De plus, cette situation peut alimenter un sentiment de découragement et de frustration chez les jeunes, potentiellement porteur de tensions sociales. La quête de "joindre les deux bouts" prime alors sur la construction d'une carrière significative et la participation active au développement du pays.
Vers des solutions durables : L'impératif d'une réforme
Pour inverser cette tendance, une réforme profonde de l'approche en matière de formation et d'emploi s'impose. Cela passe par une meilleure anticipation des besoins du marché du travail, via des études prospectives régulières et une collaboration renforcée entre le monde universitaire, les entreprises et les acteurs du développement.
Il est crucial de :
* Adapter les programmes de formation aux compétences recherchées, notamment dans les secteurs porteurs (numérique, agro-industrie, énergie renouvelable, artisanat qualifié, etc.).

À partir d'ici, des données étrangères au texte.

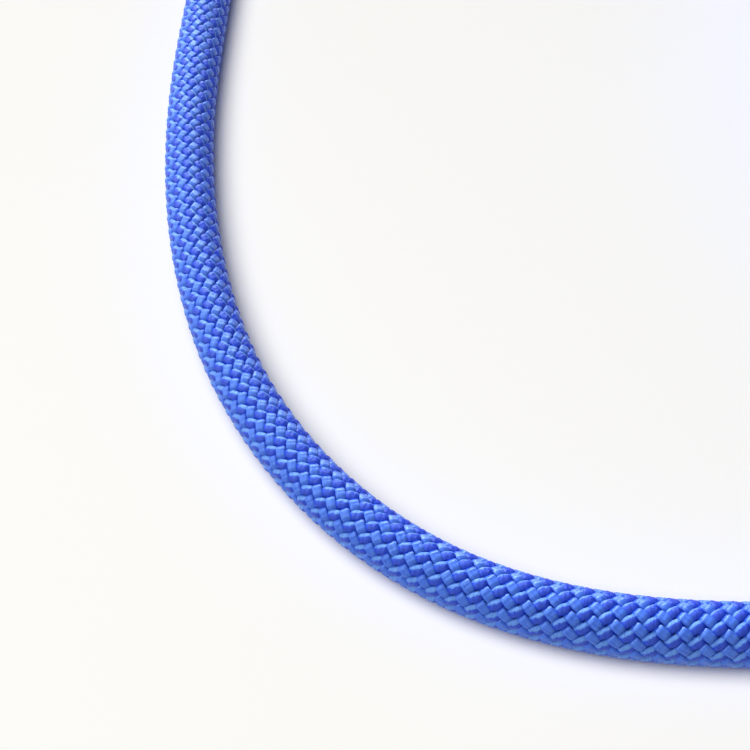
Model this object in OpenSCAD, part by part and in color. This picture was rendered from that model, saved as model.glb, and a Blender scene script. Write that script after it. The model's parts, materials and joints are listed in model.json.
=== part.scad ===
// Dynamic climbing rope, kernmantle construction: a braided sheath over a core of
// parallel strands. A short stretch lies in a loose arc, and the rest is wound into
// a neat coil. Both ends are fused and held in a sleeve.
// Millimetres, +Z up, origin on the floor under the middle of the whole rope.

/* [Rope] */
// Diameter over the sheath
rope_d = 9.8; // [9.4:0.1:10.2]
// Thickness of the braided sheath
sheath_t = 0.9; // [0.8:0.05:1.1]
// Clearance between the strands of the core, and between core and sheath
core_gap = 0.05; // [0.03:0.01:0.1]
// Diameter of the marker thread that runs beside the core
thread_d = 0.5; // [0.3:0.05:0.55]

/* [Coil] */
// Radius of the widest turn, at the middle of the cord
coil_r = 105; // [103:0.5:108]
// Loops from the widest turn to the narrowest in one layer
layer_loops = 5.5; // [5.25:0.25:5.75]
// Loops in the whole coil
coil_loops = 20.333; // [18:0.25:21]
// Clear gap between neighbouring turns
turn_gap = 0.6; // [0.5:0.05:0.8]

/* [Ends] */
// Length of the sleeve on each end
sleeve_l = 28; // [20:1:30]
// Wall of the sleeve
sleeve_t = 0.45; // [0.3:0.05:0.6]
// Chamfer on the sleeve's outer rim
sleeve_rim = 0.2; // [0.1:0.05:0.25]
// Clearance between a sleeve and the fused end inside it
sleeve_fit = 0.05; // [0.03:0.01:0.1]
// How far the fused end stands out of its sleeve
tip_out = 5; // [3.5:0.5:7]
// Rounding of the fused end
tip_round = 2.5; // [1.5:0.25:3]

/* [Hidden] */
// The free stretch's route on the floor, from the sleeved end to the coil
ROUTE = [
    [-159.5, 77], [-162, 55.5], [-164, 36.5], [-165, 15.5], [-164.5, -2],
    [-161.5, -24.5], [-156, -44], [-147.5, -61.5], [-137, -75.5], [-120, -89.5],
    [-99, -98.5], [-78, -102.5], [-59, -104], [-38.5, -104.5], [-18.5, -105],
    [2, -105], [22, -105], [38.5, -105], [52.5, -105]
];
inner_count = 3;            // strands round the middle of the core
outer_count = 9;            // strands round those
strand_count = inner_count + outer_count;
sheath_sides = 12;
strand_sides = 8;
cord_sides = 6;
loop_rings = 24;            // rings in one loop of the coil
climb = 0.5;                // share of a loop in which the coil climbs a layer
flat_depth = rope_d / 10;   // how deep the floor cuts the faceted coil flat

// The rope's radius, and the room inside its sheath
rope_r = rope_d / 2;
core_r = rope_r - sheath_t;
bore_r = core_r / cos(180 / sheath_sides);

// Strands fill the room: three touch in the middle, and nine stand on those
pack = 1 + 1 / (2 * sin(180 / inner_count));
strand_r = (core_r - core_gap * (1 + pack)) / (1 + 2 * pack);
inner_r = (2 * strand_r + core_gap) / (2 * sin(180 / inner_count));
outer_r = inner_r + 2 * strand_r + core_gap;
strand_step = 360 / outer_count;

// The marker thread lies in the groove between two outer strands, against the sheath
thread_r = thread_d / 2;
thread_at = core_r - core_gap - thread_r;
groove_angle = 2.5 * strand_step;

// The coil
turn_step = rope_d + turn_gap;
floor_z = rope_r - flat_depth;
ring_count = round(coil_loops * loop_rings);
route_end = ROUTE[len(ROUTE) - 1];
coil_at = route_end + [rope_d, coil_r];

// The fused ends
tip_r = rope_r - sleeve_t - sleeve_fit;

sheath_blue = [0.13, 0.33, 0.80];
core_white = [0.93, 0.93, 0.90];
thread_red = [0.80, 0.16, 0.14];
sleeve_grey = [0.16, 0.17, 0.20];
fused_blue = [0.06, 0.14, 0.42];

function strand_name(i) = str("core_strand_", i < 9 ? "0" : "", i + 1);

// ---- Sweeping --------------------------------------------------------------

function unit(v) = v / norm(v);

// Direction of a path at its point i: along the first or last run at its ends
function heading(path, i) =
    unit(path[min(i + 1, len(path) - 1)] - path[max(i - 1, 0)]);

// A point beside the path at its point i, at a radius and an angle round the cord
function beside(path, i, r, angle) =
    let (side = unit(cross(heading(path, i), [0, 0, 1])),
         up = cross(side, heading(path, i)))
    path[i] + r * (cos(angle) * side + sin(angle) * up);

// One path shifted sideways within the cord
function shifted(path, r, angle) =
    [for (i = [0 : len(path) - 1]) beside(path, i, r, angle)];

// The rings of a faceted cord, with a flat side down, as one list of points
function rings(path, centres, r, sides) =
    [for (i = [0 : len(path) - 1], k = [0 : sides - 1])
        beside(path, i, r, (k + 0.5) * 360 / sides - 90) + centres[i] - path[i]];

// Side faces between rings, which start at point first of the list
function walls(count, sides, first, inward) =
    [for (i = [0 : count - 2], k = [0 : sides - 1])
        let (a = first + i * sides + k,
             b = first + i * sides + (k + 1) % sides)
        for (f = [[a, b, b + sides], [a, b + sides, a + sides]])
            inward ? [f[2], f[1], f[0]] : f];

// A fan that closes one ring
function fan(sides, first, last) =
    [for (k = [1 : sides - 2])
        last ? [first, first + k, first + k + 1] : [first, first + k + 1, first + k]];

// A solid cord. path sets how the rings stand, and centres where they are
module cord(path, centres, r, sides, lowest = undef) {
    raw = rings(path, centres, r, sides);
    points = is_undef(lowest) ? raw : [for (p = raw) [p.x, p.y, max(p.z, lowest)]];
    count = len(path);
    polyhedron(points, concat(
        walls(count, sides, 0, false),
        fan(sides, 0, false),
        fan(sides, (count - 1) * sides, true)
    ));
}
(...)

* Renforcer l'orientation professionnelle dès le lycée pour aider les élèves à faire des choix éclairés, basés sur les réalités du marché de l'emploi.
* Promouvoir l'entrepreneuriat et l'acquisition de compétences transversales (soft skills) telles que la pensée critique, la résolution de problèmes, la communication et l'adaptabilité.
* Encourager la formation professionnelle et technique (FPT) qui offre souvent des débouchés plus directs et adaptés aux besoins des entreprises.
* Miser sur l'innovation et la création d'emplois en stimulant l'investissement privé et en facilitant l'accès au financement pour les jeunes entrepreneurs.
Le Bénin a le potentiel de sa jeunesse. Il est temps de s'assurer que leurs diplômes soient de véritables tremplins vers l'épanouissement professionnel et qu'ils contribuent pleinement à l'édification d'une nation prospère. Ne pas le faire, c'est hypothéquer l'avenir de toute une génération et freiner le développement d'un pays qui aspire légitimement à l'émergence.